• _Problem to solve_
Find the lines holding the word "joints" and collect them.

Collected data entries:
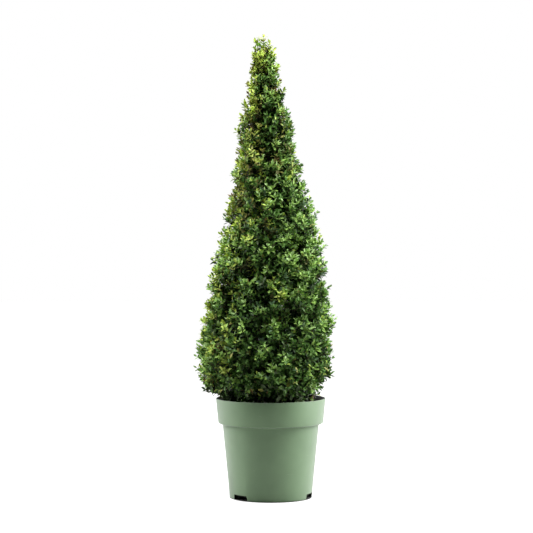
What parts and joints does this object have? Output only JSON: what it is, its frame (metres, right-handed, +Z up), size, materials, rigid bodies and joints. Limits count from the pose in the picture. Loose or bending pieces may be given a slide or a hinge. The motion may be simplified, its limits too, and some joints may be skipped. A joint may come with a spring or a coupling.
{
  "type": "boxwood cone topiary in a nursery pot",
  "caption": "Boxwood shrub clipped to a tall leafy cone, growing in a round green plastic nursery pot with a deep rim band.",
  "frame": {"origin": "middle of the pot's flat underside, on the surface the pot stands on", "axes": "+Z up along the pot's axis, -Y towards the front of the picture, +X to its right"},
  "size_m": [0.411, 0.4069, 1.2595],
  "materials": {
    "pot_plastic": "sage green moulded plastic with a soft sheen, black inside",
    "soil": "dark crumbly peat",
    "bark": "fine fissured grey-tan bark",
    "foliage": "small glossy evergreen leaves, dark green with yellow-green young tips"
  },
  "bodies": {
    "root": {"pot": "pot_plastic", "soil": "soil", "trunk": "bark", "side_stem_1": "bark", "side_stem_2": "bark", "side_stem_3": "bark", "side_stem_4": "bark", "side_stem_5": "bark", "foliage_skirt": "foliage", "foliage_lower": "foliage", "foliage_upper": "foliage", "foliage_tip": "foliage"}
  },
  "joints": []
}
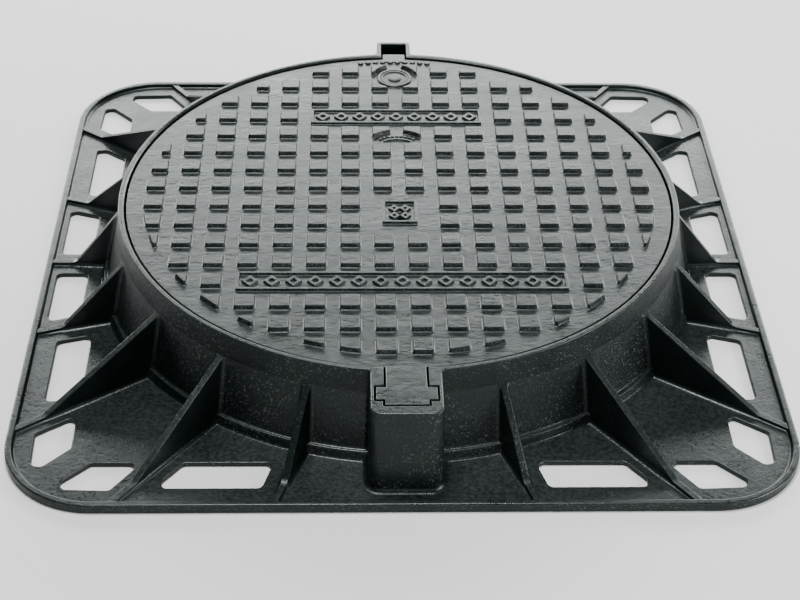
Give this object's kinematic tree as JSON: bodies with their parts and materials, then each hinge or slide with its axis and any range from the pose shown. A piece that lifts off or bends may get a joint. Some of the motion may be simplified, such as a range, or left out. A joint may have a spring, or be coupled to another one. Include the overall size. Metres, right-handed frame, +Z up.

• _Response to the exercise_
What parts and joints does this object have? Output only JSON: what it is, its frame (metres, right-handed, +Z up), size, materials, rigid bodies and joints. Limits count from the pose in the picture. Loose or bending pieces may be given a slide or a hinge. The motion may be simplified, its limits too, and some joints may be skipped. A joint may come with a spring or a coupling.
  "joints": []